==== INFORMATION PROVIDED ====
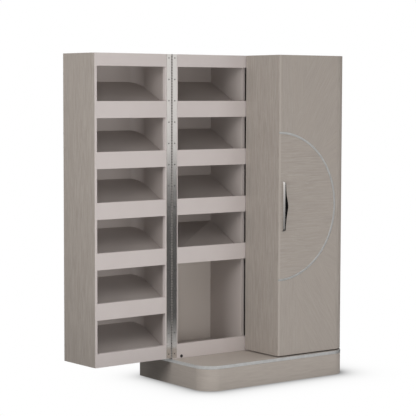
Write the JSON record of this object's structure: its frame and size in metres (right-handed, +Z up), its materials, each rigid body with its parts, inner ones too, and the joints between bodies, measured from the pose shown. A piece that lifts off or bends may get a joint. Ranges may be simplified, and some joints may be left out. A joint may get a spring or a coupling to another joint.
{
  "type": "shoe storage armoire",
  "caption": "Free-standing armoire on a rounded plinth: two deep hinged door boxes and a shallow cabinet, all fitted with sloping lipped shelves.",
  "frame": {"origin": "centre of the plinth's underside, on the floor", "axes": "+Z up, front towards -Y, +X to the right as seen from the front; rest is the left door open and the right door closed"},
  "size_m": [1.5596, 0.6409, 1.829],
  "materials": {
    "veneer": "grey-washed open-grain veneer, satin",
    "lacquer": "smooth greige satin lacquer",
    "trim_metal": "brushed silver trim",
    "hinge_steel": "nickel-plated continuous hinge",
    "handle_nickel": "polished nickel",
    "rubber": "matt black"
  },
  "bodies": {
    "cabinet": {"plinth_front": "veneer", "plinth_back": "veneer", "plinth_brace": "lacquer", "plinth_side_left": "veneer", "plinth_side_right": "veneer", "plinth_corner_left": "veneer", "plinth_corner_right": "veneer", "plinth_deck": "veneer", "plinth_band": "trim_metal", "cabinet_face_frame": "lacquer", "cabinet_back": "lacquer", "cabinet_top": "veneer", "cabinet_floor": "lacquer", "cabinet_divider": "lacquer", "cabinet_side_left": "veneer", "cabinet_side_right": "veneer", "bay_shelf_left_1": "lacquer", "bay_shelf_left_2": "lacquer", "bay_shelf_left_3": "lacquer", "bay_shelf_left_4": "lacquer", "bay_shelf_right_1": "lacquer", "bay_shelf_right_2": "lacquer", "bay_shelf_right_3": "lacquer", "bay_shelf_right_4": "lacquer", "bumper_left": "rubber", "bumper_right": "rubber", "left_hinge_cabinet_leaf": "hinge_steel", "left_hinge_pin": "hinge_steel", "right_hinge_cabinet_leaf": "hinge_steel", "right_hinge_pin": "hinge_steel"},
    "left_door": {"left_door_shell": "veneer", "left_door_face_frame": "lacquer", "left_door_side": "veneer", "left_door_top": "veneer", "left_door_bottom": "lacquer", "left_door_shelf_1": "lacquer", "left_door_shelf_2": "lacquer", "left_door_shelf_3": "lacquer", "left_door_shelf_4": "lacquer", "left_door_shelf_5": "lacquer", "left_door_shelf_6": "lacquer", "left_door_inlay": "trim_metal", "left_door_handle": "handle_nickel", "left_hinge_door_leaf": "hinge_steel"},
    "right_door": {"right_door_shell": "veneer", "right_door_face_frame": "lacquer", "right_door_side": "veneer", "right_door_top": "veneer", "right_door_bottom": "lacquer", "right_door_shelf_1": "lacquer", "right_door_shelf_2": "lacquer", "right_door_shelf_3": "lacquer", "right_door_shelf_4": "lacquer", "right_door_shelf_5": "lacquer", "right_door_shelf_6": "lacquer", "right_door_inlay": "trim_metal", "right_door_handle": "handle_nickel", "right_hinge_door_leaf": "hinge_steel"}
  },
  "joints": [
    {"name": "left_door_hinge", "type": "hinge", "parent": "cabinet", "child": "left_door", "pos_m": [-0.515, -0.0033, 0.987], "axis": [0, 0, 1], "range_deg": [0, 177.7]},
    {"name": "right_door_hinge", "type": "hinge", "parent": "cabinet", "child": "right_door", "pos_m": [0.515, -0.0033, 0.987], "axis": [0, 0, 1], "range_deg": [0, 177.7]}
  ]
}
====
GOAL - Copy out the whole listing exactly as written.

RESPONSE TO THIS TASK -
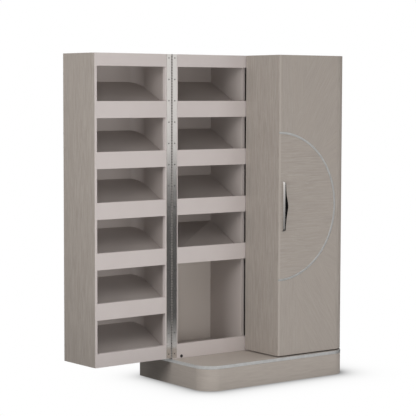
Write the JSON record of this object's structure: its frame and size in metres (right-handed, +Z up), its materials, each rigid body with its parts, inner ones too, and the joints between bodies, measured from the pose shown. A piece that lifts off or bends may get a joint. Ranges may be simplified, and some joints may be left out. A joint may get a spring or a coupling to another joint.
{
  "type": "shoe storage armoire",
  "caption": "Free-standing armoire on a rounded plinth: two deep hinged door boxes and a shallow cabinet, all fitted with sloping lipped shelves.",
  "frame": {"origin": "centre of the plinth's underside, on the floor", "axes": "+Z up, front towards -Y, +X to the right as seen from the front; rest is the left door open and the right door closed"},
  "size_m": [1.5596, 0.6409, 1.829],
  "materials": {
    "veneer": "grey-washed open-grain veneer, satin",
    "lacquer": "smooth greige satin lacquer",
    "trim_metal": "brushed silver trim",
    "hinge_steel": "nickel-plated continuous hinge",
    "handle_nickel": "polished nickel",
    "rubber": "matt black"
  },
  "bodies": {
    "cabinet": {"plinth_front": "veneer", "plinth_back": "veneer", "plinth_brace": "lacquer", "plinth_side_left": "veneer", "plinth_side_right": "veneer", "plinth_corner_left": "veneer", "plinth_corner_right": "veneer", "plinth_deck": "veneer", "plinth_band": "trim_metal", "cabinet_face_frame": "lacquer", "cabinet_back": "lacquer", "cabinet_top": "veneer", "cabinet_floor": "lacquer", "cabinet_divider": "lacquer", "cabinet_side_left": "veneer", "cabinet_side_right": "veneer", "bay_shelf_left_1": "lacquer", "bay_shelf_left_2": "lacquer", "bay_shelf_left_3": "lacquer", "bay_shelf_left_4": "lacquer", "bay_shelf_right_1": "lacquer", "bay_shelf_right_2": "lacquer", "bay_shelf_right_3": "lacquer", "bay_shelf_right_4": "lacquer", "bumper_left": "rubber", "bumper_right": "rubber", "left_hinge_cabinet_leaf": "hinge_steel", "left_hinge_pin": "hinge_steel", "right_hinge_cabinet_leaf": "hinge_steel", "right_hinge_pin": "hinge_steel"},
    "left_door": {"left_door_shell": "veneer", "left_door_face_frame": "lacquer", "left_door_side": "veneer", "left_door_top": "veneer", "left_door_bottom": "lacquer", "left_door_shelf_1": "lacquer", "left_door_shelf_2": "lacquer", "left_door_shelf_3": "lacquer", "left_door_shelf_4": "lacquer", "left_door_shelf_5": "lacquer", "left_door_shelf_6": "lacquer", "left_door_inlay": "trim_metal", "left_door_handle": "handle_nickel", "left_hinge_door_leaf": "hinge_steel"},
    "right_door": {"right_door_shell": "veneer", "right_door_face_frame": "lacquer", "right_door_side": "veneer", "right_door_top": "veneer", "right_door_bottom": "lacquer", "right_door_shelf_1": "lacquer", "right_door_shelf_2": "lacquer", "right_door_shelf_3": "lacquer", "right_door_shelf_4": "lacquer", "right_door_shelf_5": "lacquer", "right_door_shelf_6": "lacquer", "right_door_inlay": "trim_metal", "right_door_handle": "handle_nickel", "right_hinge_door_leaf": "hinge_steel"}
  },
  "joints": [
    {"name": "left_door_hinge", "type": "hinge", "parent": "cabinet", "child": "left_door", "pos_m": [-0.515, -0.0033, 0.987], "axis": [0, 0, 1], "range_deg": [0, 177.7]},
    {"name": "right_door_hinge", "type": "hinge", "parent": "cabinet", "child": "right_door", "pos_m": [0.515, -0.0033, 0.987], "axis": [0, 0, 1], "range_deg": [0, 177.7]}
  ]
}